* [Recorded data]
────────────────

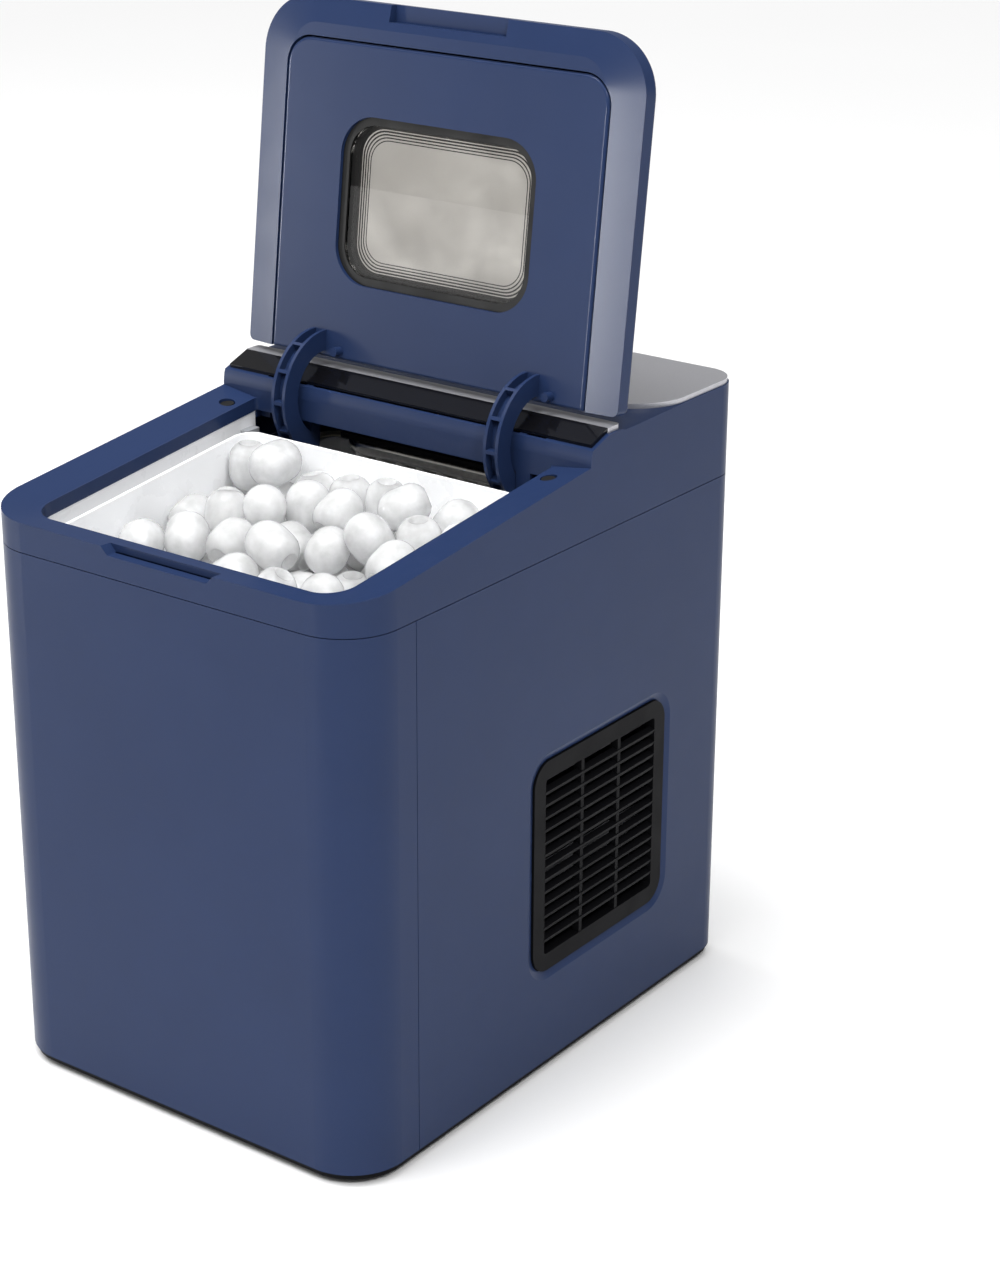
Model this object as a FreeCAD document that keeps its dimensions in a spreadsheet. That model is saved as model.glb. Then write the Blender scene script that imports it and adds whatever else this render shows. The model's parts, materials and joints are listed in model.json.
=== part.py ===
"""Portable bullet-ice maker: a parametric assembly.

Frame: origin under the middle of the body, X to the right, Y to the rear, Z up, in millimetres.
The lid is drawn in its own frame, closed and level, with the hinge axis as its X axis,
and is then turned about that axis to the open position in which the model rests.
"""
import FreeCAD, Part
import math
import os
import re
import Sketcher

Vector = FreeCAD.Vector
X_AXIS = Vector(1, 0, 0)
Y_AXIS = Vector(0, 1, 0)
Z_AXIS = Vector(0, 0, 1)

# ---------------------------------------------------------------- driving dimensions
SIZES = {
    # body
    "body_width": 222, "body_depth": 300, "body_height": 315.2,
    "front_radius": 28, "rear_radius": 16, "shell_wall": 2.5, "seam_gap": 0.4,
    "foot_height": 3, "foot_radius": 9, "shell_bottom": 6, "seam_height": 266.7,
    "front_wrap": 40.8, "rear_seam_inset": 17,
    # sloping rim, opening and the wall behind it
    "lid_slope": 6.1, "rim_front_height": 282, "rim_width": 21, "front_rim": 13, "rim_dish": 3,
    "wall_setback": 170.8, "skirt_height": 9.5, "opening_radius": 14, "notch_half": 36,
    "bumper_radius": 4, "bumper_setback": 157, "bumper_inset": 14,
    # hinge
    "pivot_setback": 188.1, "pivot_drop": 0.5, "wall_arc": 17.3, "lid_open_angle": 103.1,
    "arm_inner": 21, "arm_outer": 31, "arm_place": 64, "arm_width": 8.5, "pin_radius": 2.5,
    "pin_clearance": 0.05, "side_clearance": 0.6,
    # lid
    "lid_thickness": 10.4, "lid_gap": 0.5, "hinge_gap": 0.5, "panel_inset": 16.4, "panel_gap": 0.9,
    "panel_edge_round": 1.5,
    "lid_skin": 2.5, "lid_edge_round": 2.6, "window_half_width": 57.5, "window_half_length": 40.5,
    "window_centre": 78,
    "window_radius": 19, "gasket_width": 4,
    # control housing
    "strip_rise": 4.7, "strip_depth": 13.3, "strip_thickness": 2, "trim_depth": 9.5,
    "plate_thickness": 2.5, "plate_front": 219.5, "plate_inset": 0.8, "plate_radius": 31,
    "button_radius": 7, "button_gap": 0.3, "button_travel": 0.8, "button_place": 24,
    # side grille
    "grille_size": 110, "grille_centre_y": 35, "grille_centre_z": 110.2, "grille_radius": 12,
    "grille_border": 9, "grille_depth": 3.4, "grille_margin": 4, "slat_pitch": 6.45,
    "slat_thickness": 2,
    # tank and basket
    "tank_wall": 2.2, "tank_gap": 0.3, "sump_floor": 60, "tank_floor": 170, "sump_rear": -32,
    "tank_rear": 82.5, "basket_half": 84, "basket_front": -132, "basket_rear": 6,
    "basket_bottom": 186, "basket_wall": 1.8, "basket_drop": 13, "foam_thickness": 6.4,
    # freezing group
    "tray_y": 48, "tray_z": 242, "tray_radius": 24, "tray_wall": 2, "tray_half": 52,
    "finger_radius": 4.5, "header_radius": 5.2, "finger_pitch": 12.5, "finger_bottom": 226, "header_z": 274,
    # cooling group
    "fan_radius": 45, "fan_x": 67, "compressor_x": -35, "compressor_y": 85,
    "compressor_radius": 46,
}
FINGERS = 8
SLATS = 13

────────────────

Reproduce each line verbatim.

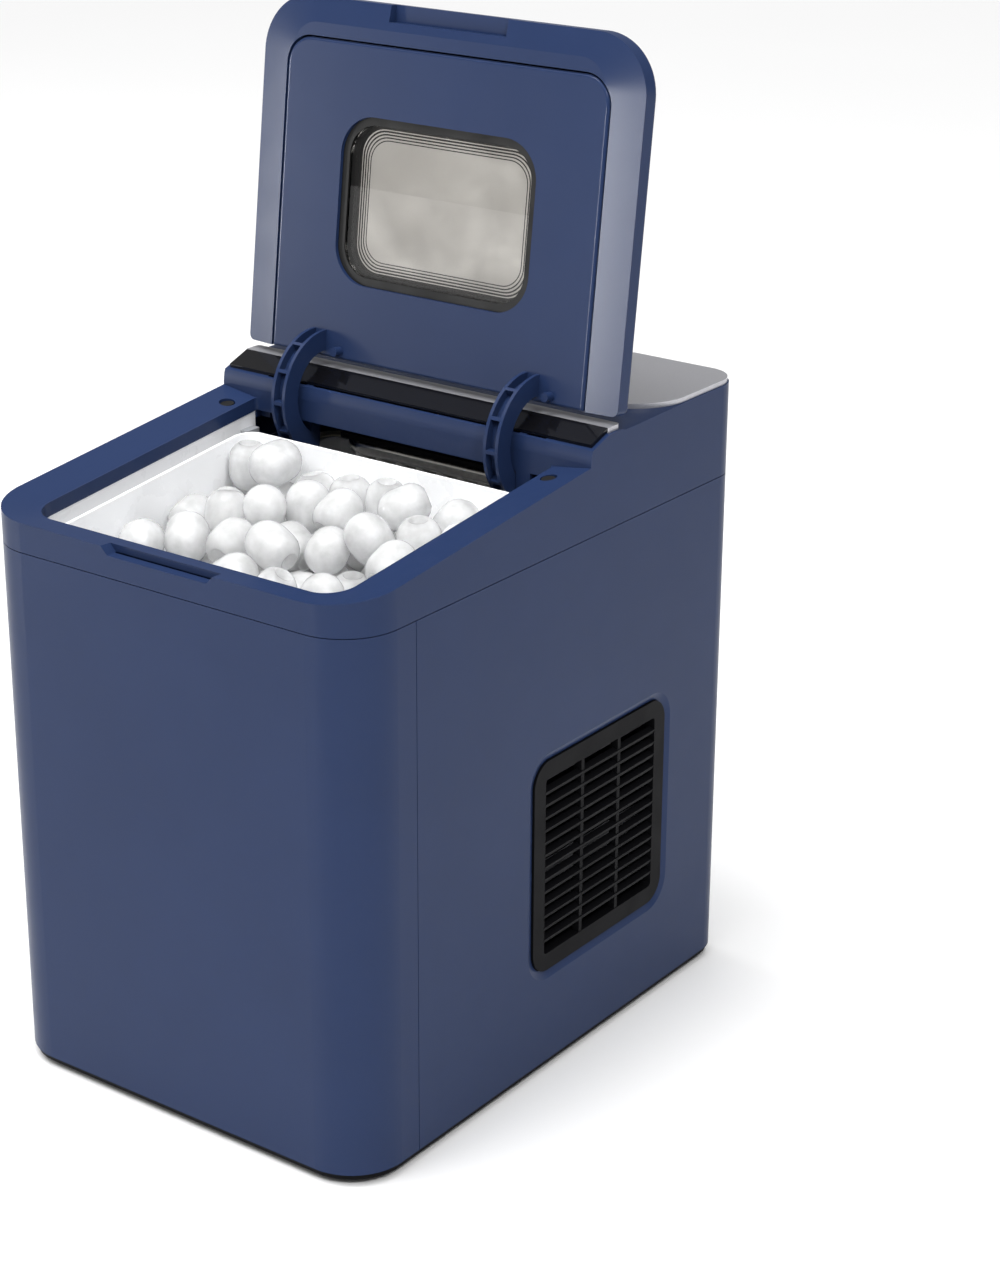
Model this object as a FreeCAD document that keeps its dimensions in a spreadsheet. That model is saved as model.glb. Then write the Blender scene script that imports it and adds whatever else this render shows. The model's parts, materials and joints are listed in model.json.
=== part.py ===
"""Portable bullet-ice maker: a parametric assembly.

Frame: origin under the middle of the body, X to the right, Y to the rear, Z up, in millimetres.
The lid is drawn in its own frame, closed and level, with the hinge axis as its X axis,
and is then turned about that axis to the open position in which the model rests.
"""
import FreeCAD, Part
import math
import os
import re
import Sketcher

Vector = FreeCAD.Vector
X_AXIS = Vector(1, 0, 0)
Y_AXIS = Vector(0, 1, 0)
Z_AXIS = Vector(0, 0, 1)

# ---------------------------------------------------------------- driving dimensions
SIZES = {
    # body
    "body_width": 222, "body_depth": 300, "body_height": 315.2,
    "front_radius": 28, "rear_radius": 16, "shell_wall": 2.5, "seam_gap": 0.4,
    "foot_height": 3, "foot_radius": 9, "shell_bottom": 6, "seam_height": 266.7,
    "front_wrap": 40.8, "rear_seam_inset": 17,
    # sloping rim, opening and the wall behind it
    "lid_slope": 6.1, "rim_front_height": 282, "rim_width": 21, "front_rim": 13, "rim_dish": 3,
    "wall_setback": 170.8, "skirt_height": 9.5, "opening_radius": 14, "notch_half": 36,
    "bumper_radius": 4, "bumper_setback": 157, "bumper_inset": 14,
    # hinge
    "pivot_setback": 188.1, "pivot_drop": 0.5, "wall_arc": 17.3, "lid_open_angle": 103.1,
    "arm_inner": 21, "arm_outer": 31, "arm_place": 64, "arm_width": 8.5, "pin_radius": 2.5,
    "pin_clearance": 0.05, "side_clearance": 0.6,
    # lid
    "lid_thickness": 10.4, "lid_gap": 0.5, "hinge_gap": 0.5, "panel_inset": 16.4, "panel_gap": 0.9,
    "panel_edge_round": 1.5,
    "lid_skin": 2.5, "lid_edge_round": 2.6, "window_half_width": 57.5, "window_half_length": 40.5,
    "window_centre": 78,
    "window_radius": 19, "gasket_width": 4,
    # control housing
    "strip_rise": 4.7, "strip_depth": 13.3, "strip_thickness": 2, "trim_depth": 9.5,
    "plate_thickness": 2.5, "plate_front": 219.5, "plate_inset": 0.8, "plate_radius": 31,
    "button_radius": 7, "button_gap": 0.3, "button_travel": 0.8, "button_place": 24,
    # side grille
    "grille_size": 110, "grille_centre_y": 35, "grille_centre_z": 110.2, "grille_radius": 12,
    "grille_border": 9, "grille_depth": 3.4, "grille_margin": 4, "slat_pitch": 6.45,
    "slat_thickness": 2,
    # tank and basket
    "tank_wall": 2.2, "tank_gap": 0.3, "sump_floor": 60, "tank_floor": 170, "sump_rear": -32,
    "tank_rear": 82.5, "basket_half": 84, "basket_front": -132, "basket_rear": 6,
    "basket_bottom": 186, "basket_wall": 1.8, "basket_drop": 13, "foam_thickness": 6.4,
    # freezing group
    "tray_y": 48, "tray_z": 242, "tray_radius": 24, "tray_wall": 2, "tray_half": 52,
    "finger_radius": 4.5, "header_radius": 5.2, "finger_pitch": 12.5, "finger_bottom": 226, "header_z": 274,
    # cooling group
    "fan_radius": 45, "fan_x": 67, "compressor_x": -35, "compressor_y": 85,
    "compressor_radius": 46,
}
FINGERS = 8
SLATS = 13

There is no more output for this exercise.